--- EXTRACTED MATERIAL ---

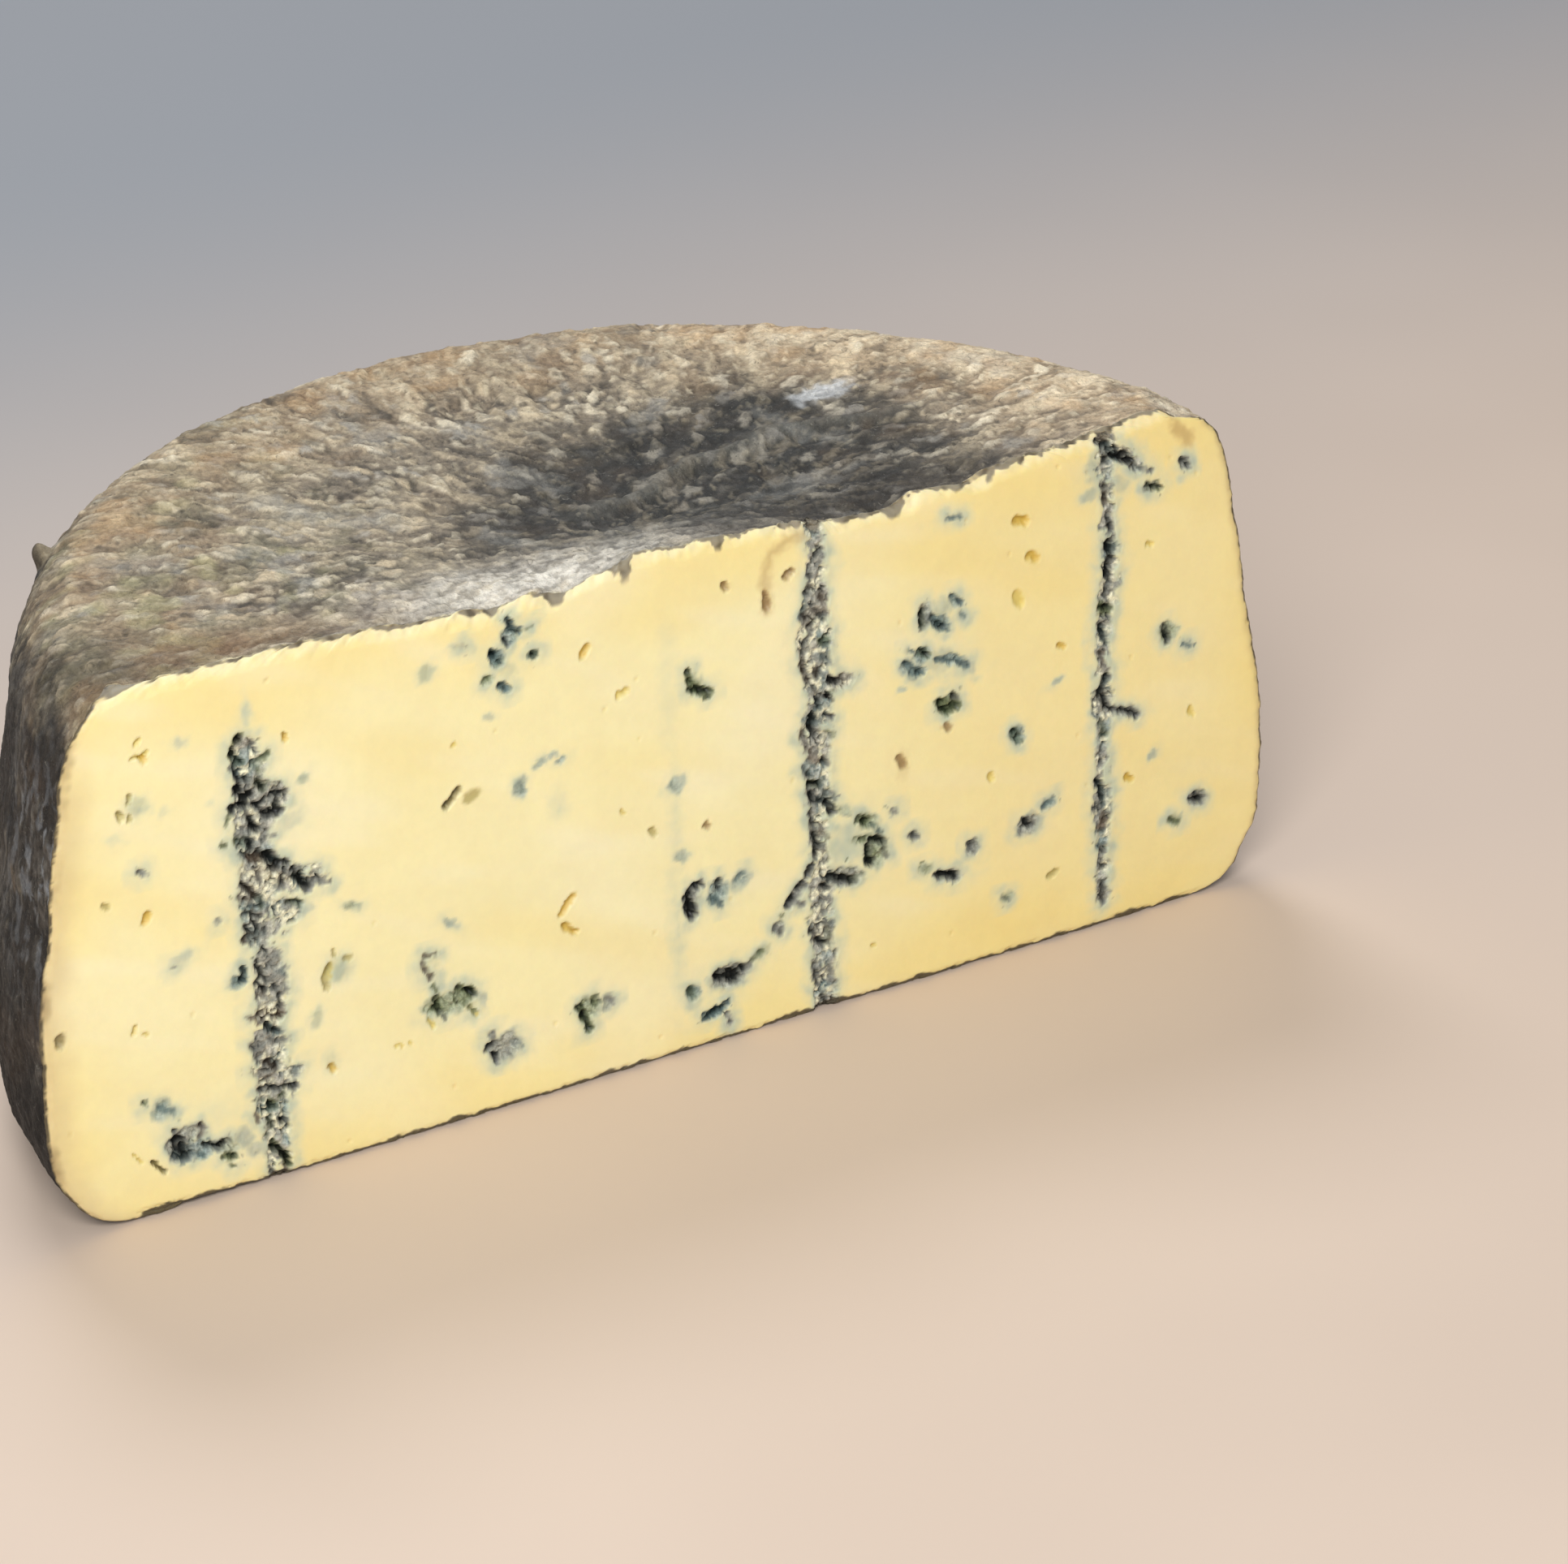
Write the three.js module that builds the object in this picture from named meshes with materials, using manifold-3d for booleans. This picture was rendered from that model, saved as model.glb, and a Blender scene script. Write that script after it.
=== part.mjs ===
// Half of a blue cheese wheel with a natural rind, cut straight down through
// its middle and resting on its flat base.
//
// Frame (millimetres): +Z up, base on z = 0, origin at the middle of the
// footprint's bounding box. The cut face looks towards -Y and runs along X;
// the round rind side is towards +Y.
//
// The wheel was moulded and ripened as one piece, and the rind is the dried
// outside of the same curd, so the half wheel is one solid.
import * as THREE from "three";
import { mergeVertices } from "three/addons/utils/BufferGeometryUtils.js";
import Module from "manifold-3d";

// ---- driving dimensions -------------------------------------------------
const WHEEL_RADIUS = 145.5; // widest radius, a little above the base
const WHEEL_HEIGHT = 116.3; // rim crest above the base
const BASE_RADIUS = 124; // flat resting face
const RIM_RADIUS = 117.5; // crest of the top rim
const DISH_DEPTH = 3.4; // how far the middle of the top has sunk
const CUT_OFFSET = 3.2; // cut plane past the wheel's axis
const TURN_STEPS = 120; // facets round the full wheel
const PROFILE_STEPS = 46; // facets along the profile

// ---- profile of the whole wheel -----------------------------------------
// Radius and height from the middle of the base, out and up the bulging side
// that leans in towards the top, over the shoulder and the rim crest, and
// down into the shallow dish.
const R = WHEEL_RADIUS;
const H = WHEEL_HEIGHT;
const OUTSIDE = [
  [BASE_RADIUS, 0],
  [133.0, 1.3],
  [138.6, 4.4],
  [142.4, 9.8],
  [144.7, 17.0],
  [R, 26.0],
  [145.2, 36.0],
  [144.1, 48.0],
  [142.3, 60.0],
  [140.2, 73.0],
  [138.2, 84.0],
  [136.7, 94.0],
  [135.2, 102.0],
  [132.9, 108.2],
  [129.0, 112.9],
  [124.0, 115.5],
  [RIM_RADIUS, H],
  [107.0, H - 0.15],
  [93.0, H - 0.6],
  [77.0, H - 1.3],
  [59.0, H - 2.1],
  [40.0, H - 2.8],
  [20.0, H - 3.2],
  [0, H - DISH_DEPTH],
];
const curve = new THREE.SplineCurve(
  OUTSIDE.map(([radius, z]) => new THREE.Vector2(radius, z)),
);
// The base starts on the axis, crosses its flat in two rings, then follows
// the curve back to the axis.
const profile = [new THREE.Vector2(0, 0), new THREE.Vector2(62, 0)];
for (let i = 0; i <= PROFILE_STEPS; i++) {
  const p = curve.getPoint(i / PROFILE_STEPS);
  profile.push(new THREE.Vector2(i === PROFILE_STEPS ? 0 : p.x, p.y));
}

// ---- slow irregularity --------------------------------------------------
// A ripened wheel is never quite round: its side leans and swells a little,
// its rim rises and falls, and its top has sunk unevenly.
const smooth = (a, b, t) => {
  const s = Math.min(1, Math.max(0, (t - a) / (b - a)));
  return s * s * (3 - 2 * s);
};
function sag(x, y) {
  // extra hollow a little behind the cut and to the right of the middle, and
  // a low crown at the middle of the cut, where the top has sunk less
  const hollow = Math.exp(-(((x - 22) / 62) ** 2) - ((y - 45) / 42) ** 2);
  const crown = Math.exp(
    -(((x - 5) / 27) ** 2) - ((y - CUT_OFFSET) / 26) ** 2,
  );
  return 2.8 * crown - 3.4 * hollow;
}
function shape(x, y, z) {
  const radius = Math.hypot(x, y);
  if (z <= 1e-6) return [x, y, z]; // the resting face stays flat
  const a = Math.atan2(y, x);
  const side = smooth(60, 135, radius) * smooth(0, 22, z);
  const out =
    side *
    (0.7 * Math.sin(2 * a + 0.9 + 0.012 * z) +
      0.5 * Math.sin(3 * a - 1.2 - 0.01 * z) +
      0.35 * Math.sin(5 * a + 2.1 + 0.02 * z));
  const k = radius > 1e-6 ? (radius + out) / radius : 1;
  const top = smooth(96, 112, z);
  const rim = smooth(70, 118, radius);
  const rise =
    top *
    (rim *
      (0.6 * Math.sin(2 * a - 0.4) +
        0.45 * Math.sin(3 * a + 1.9) +
        0.3 * Math.sin(6 * a + 0.5)) +
      (1 - smooth(85, 122, radius)) * sag(x, y));
  return [x * k, y * k, z + rise];
}

// ---- solids -------------------------------------------------------------
function bare(geometry) {
  geometry.deleteAttribute("normal");
  geometry.deleteAttribute("uv");
  return mergeVertices(geometry, 1e-4);
}
const wasm = await Module();
wasm.setup();
function solid(geometry) {
  const g = bare(geometry);
  return new wasm.Manifold(
    new wasm.Mesh({
      numProp: 3,
      vertProperties: new Float32Array(g.attributes.position.array),
      triVerts: new Uint32Array(g.index.array),
    }),
  );
}

// The whole wheel: the profile turned about its axis, stood up on +Z, with
// its slow irregularity added. Its seam is turned to the side cut away.
const wheel = new THREE.LatheGeometry(
  profile,
  TURN_STEPS,
  Math.PI / TURN_STEPS,
);
wheel.rotateX(Math.PI / 2);
const at = wheel.attributes.position;
for (let i = 0; i < at.count; i++) {
  const [x, y, z] = shape(at.getX(i), at.getY(i), at.getZ(i));
  at.setXYZ(i, x, y, z);
}

// The knife takes away everything in front of the cut plane.
const away = new THREE.BoxGeometry(4 * R, 2 * R, 3 * H);
away.translate(0, CUT_OFFSET - R, H / 2);
const half = solid(wheel).subtract(solid(away));

// ---- back to a mesh, centred on its footprint ----------------------------
const cut = half.getMesh();
const stride = cut.numProp;
const places = new Float32Array(cut.numVert * 3);
for (let i = 0; i < cut.numVert; i++)
  places.set(
    cut.vertProperties.subarray(i * stride, i * stride + 3),
    i * 3,
  );
const geometry = new THREE.BufferGeometry()
  .setAttribute("position", new THREE.BufferAttribute(places, 3))
  .setIndex(new THREE.BufferAttribute(new Uint32Array(cut.triVerts), 1));
geometry.computeBoundingBox();
const box = geometry.boundingBox;
geometry.translate(
  -(box.min.x + box.max.x) / 2,
  -(box.min.y + box.max.y) / 2,
  -box.min.z,
);
geometry.computeVertexNormals();

const halfWheel = new THREE.Mesh(
  geometry,
  new THREE.MeshStandardMaterial({
    color: new THREE.Color(0.9, 0.8, 0.55),
    roughness: 0.5,
    metalness: 0,
  }),
);
halfWheel.name = "cheese_half_wheel";

const part = new THREE.Group();
part.add(halfWheel);

export default part;
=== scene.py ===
import math

import bpy
import numpy as np
from mathutils import Matrix, Vector
from mathutils.geometry import delaunay_2d_cdt


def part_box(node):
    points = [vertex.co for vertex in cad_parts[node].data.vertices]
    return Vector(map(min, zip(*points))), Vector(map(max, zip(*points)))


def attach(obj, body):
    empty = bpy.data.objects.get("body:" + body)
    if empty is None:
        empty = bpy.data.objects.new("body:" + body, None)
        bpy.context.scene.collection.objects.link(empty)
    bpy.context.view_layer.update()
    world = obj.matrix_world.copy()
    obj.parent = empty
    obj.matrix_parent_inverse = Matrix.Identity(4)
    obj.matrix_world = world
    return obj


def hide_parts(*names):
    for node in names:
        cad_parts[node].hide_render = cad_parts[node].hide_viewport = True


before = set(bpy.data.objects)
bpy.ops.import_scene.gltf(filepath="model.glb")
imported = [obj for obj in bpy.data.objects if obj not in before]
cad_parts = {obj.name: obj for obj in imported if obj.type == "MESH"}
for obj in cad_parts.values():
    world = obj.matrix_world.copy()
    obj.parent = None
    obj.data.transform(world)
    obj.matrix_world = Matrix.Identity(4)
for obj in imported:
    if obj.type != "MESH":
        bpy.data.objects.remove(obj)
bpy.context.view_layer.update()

# ---------------------------------------------------------------- noise
def _mix(n):
    n ^= n >> np.uint32(16)
    n *= np.uint32(0x7FEB352D)
    n ^= n >> np.uint32(15)
    n *= np.uint32(0x846CA68B)
    n ^= n >> np.uint32(16)
    return n


def _cell(ix, iy, iz, seed):
    """One well mixed 32-bit number for each integer cell."""
    n = ix.astype(np.uint32) * np.uint32(0x8DA6B343)
    n ^= iy.astype(np.uint32) * np.uint32(0xD8163841)
    n ^= iz.astype(np.uint32) * np.uint32(0xCB1AB31F)
    n ^= np.uint32((seed * 0x9E3779B1) & 0xFFFFFFFF)
    return _mix(n)


def _unit(n):
    return (n >> np.uint32(8)).astype(np.float32) * np.float32(1.0 / 16777216.0)


_DIRS = np.random.RandomState(7).normal(size=(256, 3)).astype(np.float32)
_DIRS /= np.linalg.norm(_DIRS, axis=1)[:, None]


def noise(p, scale, seed):
    """Gradient noise, about -1 to 1, with features of about scale millimetres."""
    q = (p / np.float32(scale)).astype(np.float32) + np.float32(1000.0)
    i = np.floor(q)
    f = q - i
    i = i.astype(np.int32)
    w = f * f * f * (f * (f * 6 - 15) + 10)
    out = np.zeros(len(q), np.float32)
    for dx in (0, 1):
        for dy in (0, 1):
            for dz in (0, 1):
                g = _DIRS[
                    _cell(i[:, 0] + dx, i[:, 1] + dy, i[:, 2] + dz, seed) & np.uint32(255)
                ]
                d = (
                    g[:, 0] * (f[:, 0] - dx)
                    + g[:, 1] * (f[:, 1] - dy)
                    + g[:, 2] * (f[:, 2] - dz)
                )
                d *= w[:, 0] if dx else 1 - w[:, 0]
                d *= w[:, 1] if dy else 1 - w[:, 1]
                d *= w[:, 2] if dz else 1 - w[:, 2]
                out += d
    return out * np.float32(1.6)


def fbm(p, scale, octaves, seed, gain=0.5):
    out, amp, total = 0, 1.0, 0.0
    for k in range(octaves):
        out = out + amp * noise(p, scale / 2.03**k, seed + 31 * k)
        total += amp
        amp *= gain
    return out / total


def grains(p, scale, seed, along=None, stretch=1.0, flat=False, jitter=1.0):
    """Cell noise: distance to the nearest and second nearest grain centre, in cells, and three random
    numbers of the nearest grain. along is a unit direction for each point that the grains lie along."""
    q = (p / np.float32(scale)).astype(np.float32) + np.float32(1000.0)
    i = np.floor(q).astype(np.int32)
    n = len(q)
    f1 = np.full(n, 9.0, np.float32)
    f2 = np.full(n, 9.0, np.float32)
    ident = np.zeros(n, np.uint32)
    squeeze = np.float32(1.0 - 1.0 / (stretch * stretch))
    for dx in (-1, 0, 1):
        for dy in (-1, 0, 1):
            for dz in (0,) if flat else (-1, 0, 1):
                cx, cy, cz = i[:, 0] + dx, i[:, 1] + dy, i[:, 2] + dz
                h = _cell(cx, cy, cz, seed)
                a = _unit(h) * jitter + (1 - jitter) / 2
                b = _unit(_mix(h + np.uint32(0x68BC21EB))) * jitter + (1 - jitter) / 2
                vx = cx + a - q[:, 0]
                vy = cy + b - q[:, 1]
                if flat:
                    d = vx * vx + vy * vy
                    if along is not None:
                        d -= squeeze * (vx * along[:, 0] + vy * along[:, 1]) ** 2
                else:
                    c = _unit(_mix(h + np.uint32(0x02E5BE93))) * jitter + (1 - jitter) / 2
                    vz = cz + c - q[:, 2]
                    d = vx * vx + vy * vy + vz * vz
                    if along is not None:
                        d -= (
                            squeeze
                            * (vx * along[:, 0] + vy * along[:, 1] + vz * along[:, 2]) ** 2
                        )
                near = d < f1
                f2 = np.where(near, f1, np.minimum(f2, d))
                ident = np.where(near, h, ident)
                f1 = np.where(near, d, f1)
    r1 = _unit(_mix(ident + np.uint32(0x1234567)))
    r2 = _unit(_mix(ident + np.uint32(0x2345671)))
    r3 = _unit(_mix(ident + np.uint32(0x3456712)))
    return np.sqrt(f1), np.sqrt(f2), r1, r2, r3


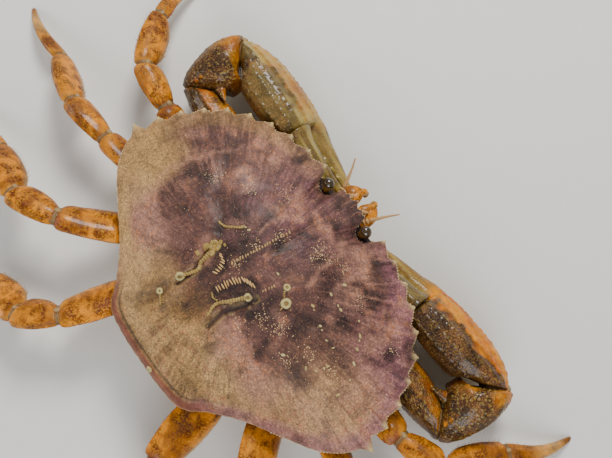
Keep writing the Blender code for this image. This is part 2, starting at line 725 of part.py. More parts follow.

---

Up to and including the line with "const PROFILE_STEPS = 46;", print every line of the records from the start.

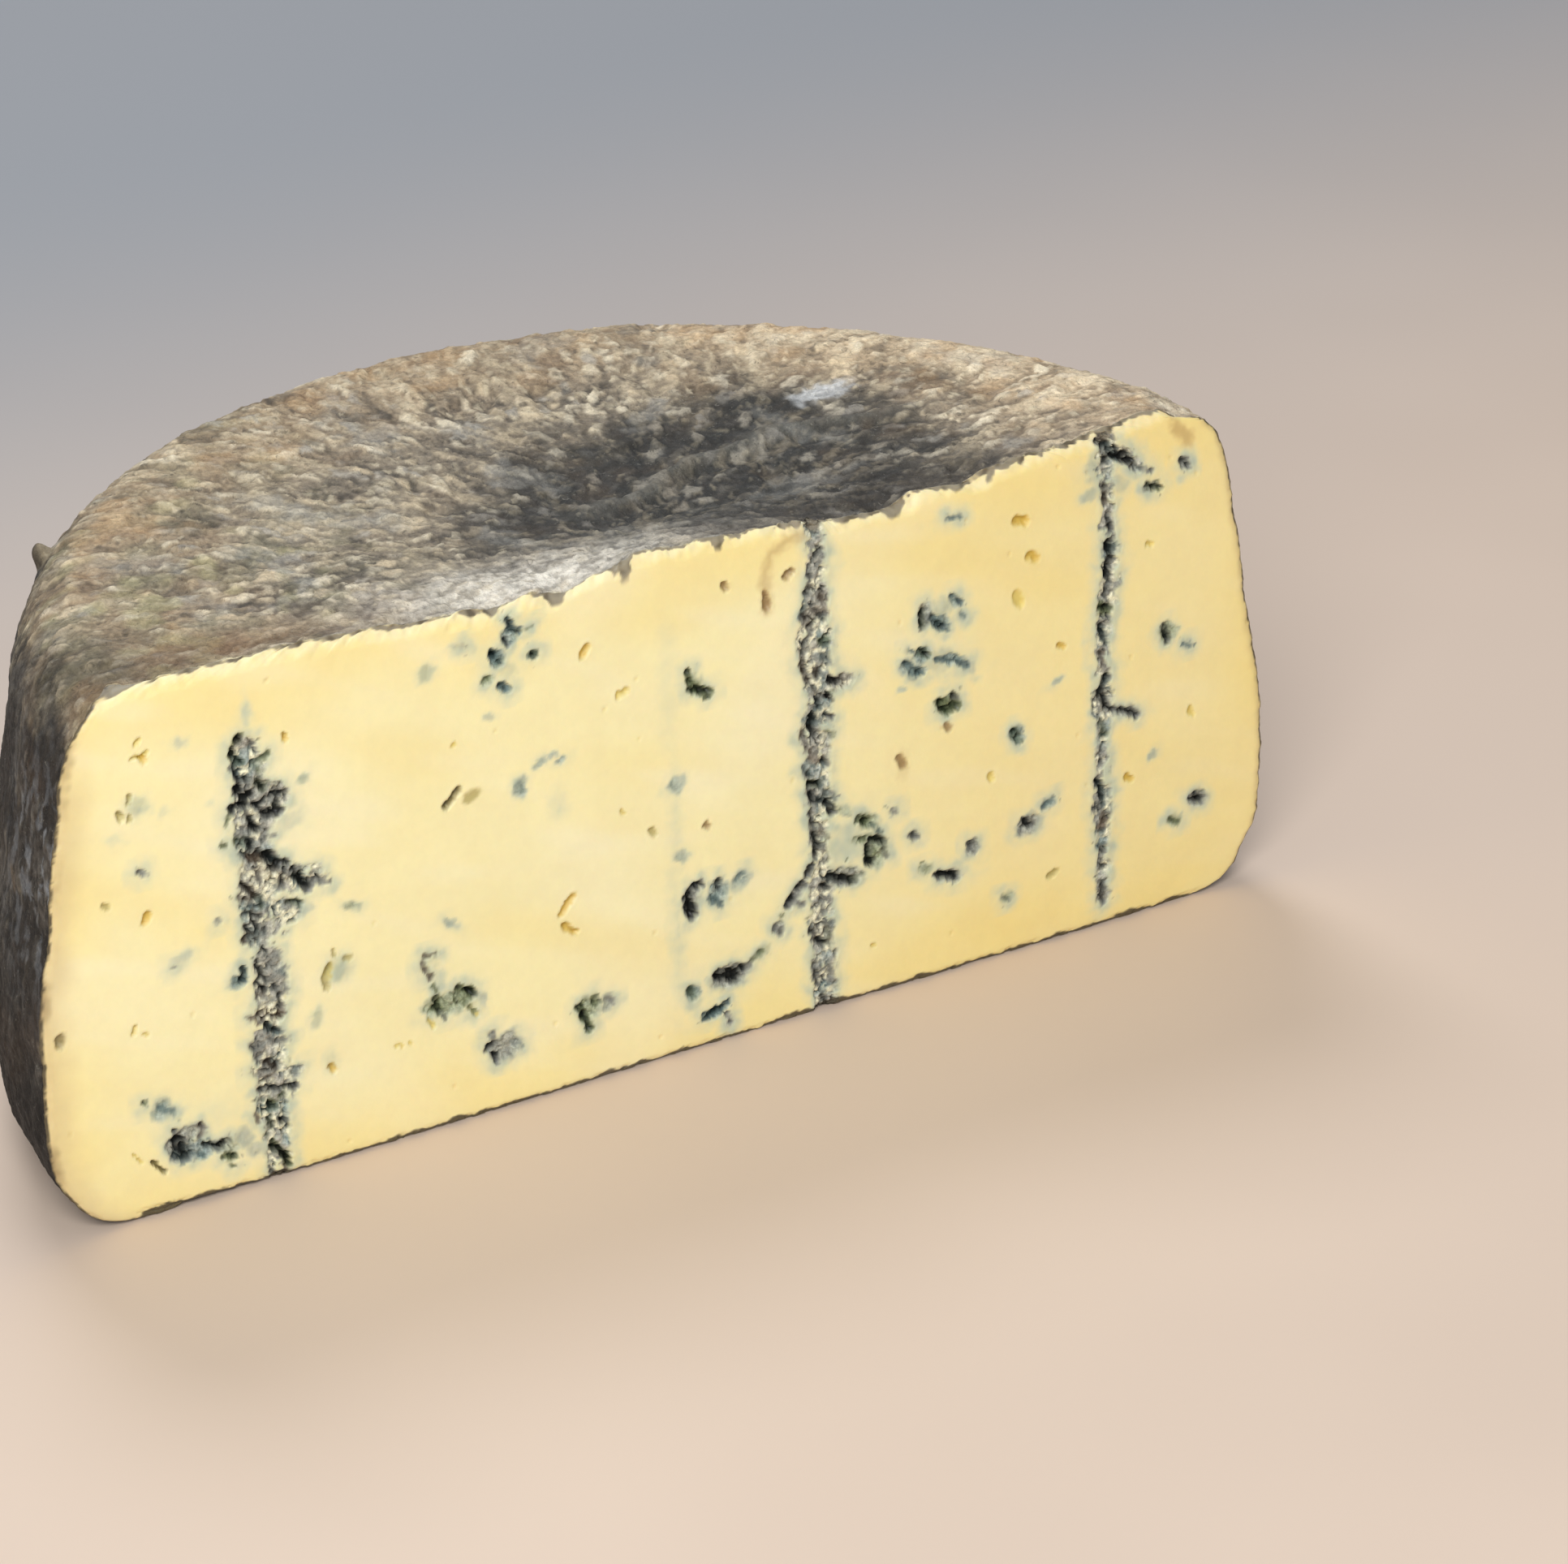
Write the three.js module that builds the object in this picture from named meshes with materials, using manifold-3d for booleans. This picture was rendered from that model, saved as model.glb, and a Blender scene script. Write that script after it.
=== part.mjs ===
// Half of a blue cheese wheel with a natural rind, cut straight down through
// its middle and resting on its flat base.
//
// Frame (millimetres): +Z up, base on z = 0, origin at the middle of the
// footprint's bounding box. The cut face looks towards -Y and runs along X;
// the round rind side is towards +Y.
//
// The wheel was moulded and ripened as one piece, and the rind is the dried
// outside of the same curd, so the half wheel is one solid.
import * as THREE from "three";
import { mergeVertices } from "three/addons/utils/BufferGeometryUtils.js";
import Module from "manifold-3d";

// ---- driving dimensions -------------------------------------------------
const WHEEL_RADIUS = 145.5; // widest radius, a little above the base
const WHEEL_HEIGHT = 116.3; // rim crest above the base
const BASE_RADIUS = 124; // flat resting face
const RIM_RADIUS = 117.5; // crest of the top rim
const DISH_DEPTH = 3.4; // how far the middle of the top has sunk
const CUT_OFFSET = 3.2; // cut plane past the wheel's axis
const TURN_STEPS = 120; // facets round the full wheel
const PROFILE_STEPS = 46; // facets along the profile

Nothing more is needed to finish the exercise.